* [What the task requires]:
Output the data exactly, with every line intact.

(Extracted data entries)
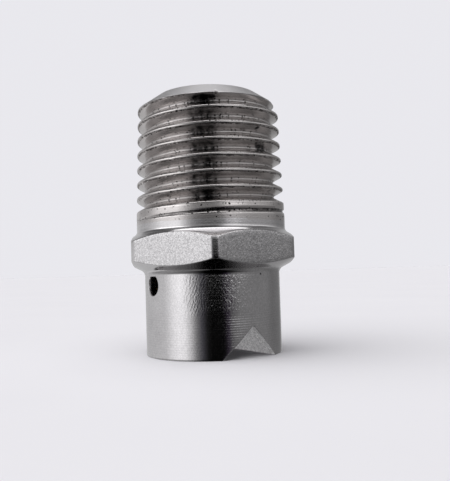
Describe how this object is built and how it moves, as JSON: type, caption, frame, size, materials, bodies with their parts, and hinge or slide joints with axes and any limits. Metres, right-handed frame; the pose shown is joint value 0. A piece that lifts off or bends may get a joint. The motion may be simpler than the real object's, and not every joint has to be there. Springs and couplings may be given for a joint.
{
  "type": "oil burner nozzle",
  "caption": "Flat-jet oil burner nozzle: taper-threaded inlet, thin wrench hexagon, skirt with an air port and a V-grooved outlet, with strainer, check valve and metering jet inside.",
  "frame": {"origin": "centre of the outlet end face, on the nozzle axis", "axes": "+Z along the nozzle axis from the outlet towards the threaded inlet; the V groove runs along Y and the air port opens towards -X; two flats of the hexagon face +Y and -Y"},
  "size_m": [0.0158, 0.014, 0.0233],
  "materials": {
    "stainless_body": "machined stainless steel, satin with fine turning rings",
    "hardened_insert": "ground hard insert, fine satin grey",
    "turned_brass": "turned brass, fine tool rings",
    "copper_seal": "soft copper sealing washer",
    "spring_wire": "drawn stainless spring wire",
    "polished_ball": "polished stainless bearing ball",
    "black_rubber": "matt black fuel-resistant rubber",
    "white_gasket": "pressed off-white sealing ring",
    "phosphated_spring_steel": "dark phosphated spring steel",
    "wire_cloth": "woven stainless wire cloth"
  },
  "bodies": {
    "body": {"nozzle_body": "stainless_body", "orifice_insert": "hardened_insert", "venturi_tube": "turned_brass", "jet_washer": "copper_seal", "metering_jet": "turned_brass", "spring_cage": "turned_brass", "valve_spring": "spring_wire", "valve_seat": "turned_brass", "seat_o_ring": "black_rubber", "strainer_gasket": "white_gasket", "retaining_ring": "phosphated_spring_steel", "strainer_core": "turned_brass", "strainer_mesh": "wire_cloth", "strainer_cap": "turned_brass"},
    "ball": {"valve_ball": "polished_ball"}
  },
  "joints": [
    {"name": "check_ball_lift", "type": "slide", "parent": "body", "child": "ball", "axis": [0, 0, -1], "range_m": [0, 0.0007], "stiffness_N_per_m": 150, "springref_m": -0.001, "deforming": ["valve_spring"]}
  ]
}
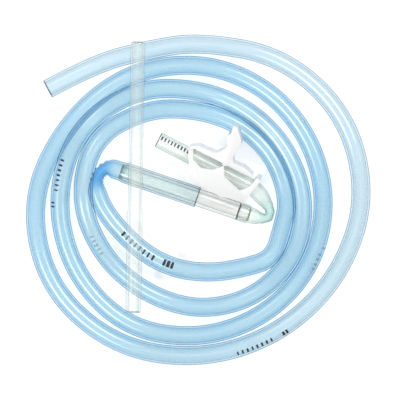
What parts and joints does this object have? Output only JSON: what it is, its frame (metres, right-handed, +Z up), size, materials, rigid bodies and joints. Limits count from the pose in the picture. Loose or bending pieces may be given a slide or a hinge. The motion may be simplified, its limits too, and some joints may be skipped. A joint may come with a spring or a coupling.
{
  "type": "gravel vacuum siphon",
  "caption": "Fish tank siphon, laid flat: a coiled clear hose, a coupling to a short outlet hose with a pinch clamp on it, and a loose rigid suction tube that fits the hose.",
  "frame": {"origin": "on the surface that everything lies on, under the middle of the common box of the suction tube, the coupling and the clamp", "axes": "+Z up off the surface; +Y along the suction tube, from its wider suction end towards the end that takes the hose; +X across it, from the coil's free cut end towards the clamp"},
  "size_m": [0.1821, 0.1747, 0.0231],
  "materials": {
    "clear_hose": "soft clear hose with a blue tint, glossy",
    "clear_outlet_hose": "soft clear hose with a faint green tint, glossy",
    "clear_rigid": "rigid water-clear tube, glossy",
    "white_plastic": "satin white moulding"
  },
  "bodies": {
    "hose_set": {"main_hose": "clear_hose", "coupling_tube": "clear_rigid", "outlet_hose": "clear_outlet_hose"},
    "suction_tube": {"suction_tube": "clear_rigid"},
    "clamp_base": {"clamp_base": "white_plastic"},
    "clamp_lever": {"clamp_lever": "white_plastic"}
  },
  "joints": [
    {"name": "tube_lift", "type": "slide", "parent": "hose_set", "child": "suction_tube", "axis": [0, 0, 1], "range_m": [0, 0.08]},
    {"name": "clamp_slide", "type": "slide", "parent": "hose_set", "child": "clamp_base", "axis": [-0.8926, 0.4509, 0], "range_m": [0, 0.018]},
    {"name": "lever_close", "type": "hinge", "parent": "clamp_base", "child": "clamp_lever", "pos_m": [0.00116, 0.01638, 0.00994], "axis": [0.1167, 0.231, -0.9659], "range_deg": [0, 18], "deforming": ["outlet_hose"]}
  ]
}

* [Written answer]:
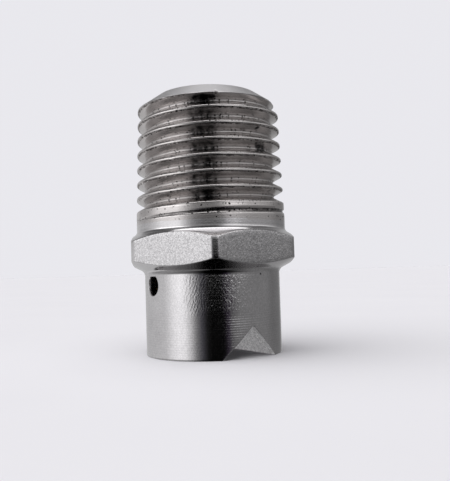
Describe how this object is built and how it moves, as JSON: type, caption, frame, size, materials, bodies with their parts, and hinge or slide joints with axes and any limits. Metres, right-handed frame; the pose shown is joint value 0. A piece that lifts off or bends may get a joint. The motion may be simpler than the real object's, and not every joint has to be there. Springs and couplings may be given for a joint.
{
  "type": "oil burner nozzle",
  "caption": "Flat-jet oil burner nozzle: taper-threaded inlet, thin wrench hexagon, skirt with an air port and a V-grooved outlet, with strainer, check valve and metering jet inside.",
  "frame": {"origin": "centre of the outlet end face, on the nozzle axis", "axes": "+Z along the nozzle axis from the outlet towards the threaded inlet; the V groove runs along Y and the air port opens towards -X; two flats of the hexagon face +Y and -Y"},
  "size_m": [0.0158, 0.014, 0.0233],
  "materials": {
    "stainless_body": "machined stainless steel, satin with fine turning rings",
    "hardened_insert": "ground hard insert, fine satin grey",
    "turned_brass": "turned brass, fine tool rings",
    "copper_seal": "soft copper sealing washer",
    "spring_wire": "drawn stainless spring wire",
    "polished_ball": "polished stainless bearing ball",
    "black_rubber": "matt black fuel-resistant rubber",
    "white_gasket": "pressed off-white sealing ring",
    "phosphated_spring_steel": "dark phosphated spring steel",
    "wire_cloth": "woven stainless wire cloth"
  },
  "bodies": {
    "body": {"nozzle_body": "stainless_body", "orifice_insert": "hardened_insert", "venturi_tube": "turned_brass", "jet_washer": "copper_seal", "metering_jet": "turned_brass", "spring_cage": "turned_brass", "valve_spring": "spring_wire", "valve_seat": "turned_brass", "seat_o_ring": "black_rubber", "strainer_gasket": "white_gasket", "retaining_ring": "phosphated_spring_steel", "strainer_core": "turned_brass", "strainer_mesh": "wire_cloth", "strainer_cap": "turned_brass"},
    "ball": {"valve_ball": "polished_ball"}
  },
  "joints": [
    {"name": "check_ball_lift", "type": "slide", "parent": "body", "child": "ball", "axis": [0, 0, -1], "range_m": [0, 0.0007], "stiffness_N_per_m": 150, "springref_m": -0.001, "deforming": ["valve_spring"]}
  ]
}
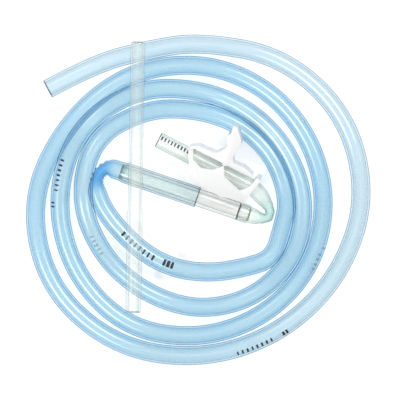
What parts and joints does this object have? Output only JSON: what it is, its frame (metres, right-handed, +Z up), size, materials, rigid bodies and joints. Limits count from the pose in the picture. Loose or bending pieces may be given a slide or a hinge. The motion may be simplified, its limits too, and some joints may be skipped. A joint may come with a spring or a coupling.
{
  "type": "gravel vacuum siphon",
  "caption": "Fish tank siphon, laid flat: a coiled clear hose, a coupling to a short outlet hose with a pinch clamp on it, and a loose rigid suction tube that fits the hose.",
  "frame": {"origin": "on the surface that everything lies on, under the middle of the common box of the suction tube, the coupling and the clamp", "axes": "+Z up off the surface; +Y along the suction tube, from its wider suction end towards the end that takes the hose; +X across it, from the coil's free cut end towards the clamp"},
  "size_m": [0.1821, 0.1747, 0.0231],
  "materials": {
    "clear_hose": "soft clear hose with a blue tint, glossy",
    "clear_outlet_hose": "soft clear hose with a faint green tint, glossy",
    "clear_rigid": "rigid water-clear tube, glossy",
    "white_plastic": "satin white moulding"
  },
  "bodies": {
    "hose_set": {"main_hose": "clear_hose", "coupling_tube": "clear_rigid", "outlet_hose": "clear_outlet_hose"},
    "suction_tube": {"suction_tube": "clear_rigid"},
    "clamp_base": {"clamp_base": "white_plastic"},
    "clamp_lever": {"clamp_lever": "white_plastic"}
  },
  "joints": [
    {"name": "tube_lift", "type": "slide", "parent": "hose_set", "child": "suction_tube", "axis": [0, 0, 1], "range_m": [0, 0.08]},
    {"name": "clamp_slide", "type": "slide", "parent": "hose_set", "child": "clamp_base", "axis": [-0.8926, 0.4509, 0], "range_m": [0, 0.018]},
    {"name": "lever_close", "type": "hinge", "parent": "clamp_base", "child": "clamp_lever", "pos_m": [0.00116, 0.01638, 0.00994], "axis": [0.1167, 0.231, -0.9659], "range_deg": [0, 18], "deforming": ["outlet_hose"]}
  ]
}